Rice Wine

November 12, 1996

Two Vincent CP-10 presses are being commissioned in Taichung, the third largest city in Taiwan. These units are at the new rice winery of the Taiwan Tobacco & Wine Monopoly Bureau.

The Bureau had previously purchased two VP-12's in 1988. They were selected to dewater rice dregs prior to delivery to local farmers for animal feed. One of the machines is in the old downtown Taichung winery that is being phased out. The second unit is lost somewhere in the group's eight wineries.

The rice dregs are a waste product resulting from the fermentation of rice. The liquor produced is called rice wine, and it is sold at 37 proof. It is used for cooking purposes, especially with chicken. The taste is bitter, and only the island's aborigine people are known to drink it.

Another product to be made at the new brewery is yellow wine. It too is made from rice, but by a process that makes it more drinkable.

Popepack Contrashear rotating drum style screens from New Zealand will be used on the rice mash ahead of the Vincent presses. These are expected to concentrate the mash inbound at 5% - 10% solids into the 10% to 20% range. A 2.8 meter headbox will be mounted at the inlet of the press. This will improve throughput and dewatering.

The 1988 presses were sold with a guarantee of 60% press cake moisture. A supervisor at the brewery told us that his has tested at 55%. For reasons that are not clear, 68% moisture was specified for the new presses.

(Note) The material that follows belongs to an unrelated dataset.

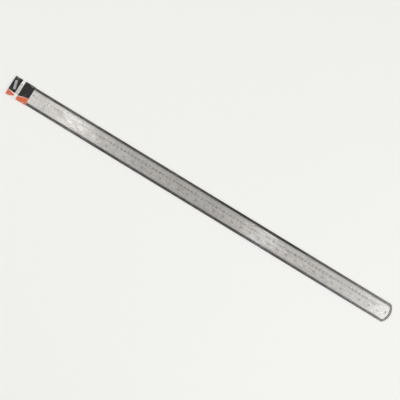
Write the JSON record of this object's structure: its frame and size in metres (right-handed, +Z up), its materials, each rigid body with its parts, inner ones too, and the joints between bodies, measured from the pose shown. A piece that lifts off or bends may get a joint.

A Ponndorf steam dryer will be used to dry the press cake from the Vincent presses. It has a rotating drum about 30' long, of stainless steel construction. The end product will have approximately 12% moisture content.

The new plant has an anaerobic digester installed in which the press liquor will be processed to produce methane. In the United States Anheuser-Busch has six breweries with this system. They report that the methane is capable of supplying 10% to 15% of the brewery's fuel needs. In Taiwan the intent is to flare the methane.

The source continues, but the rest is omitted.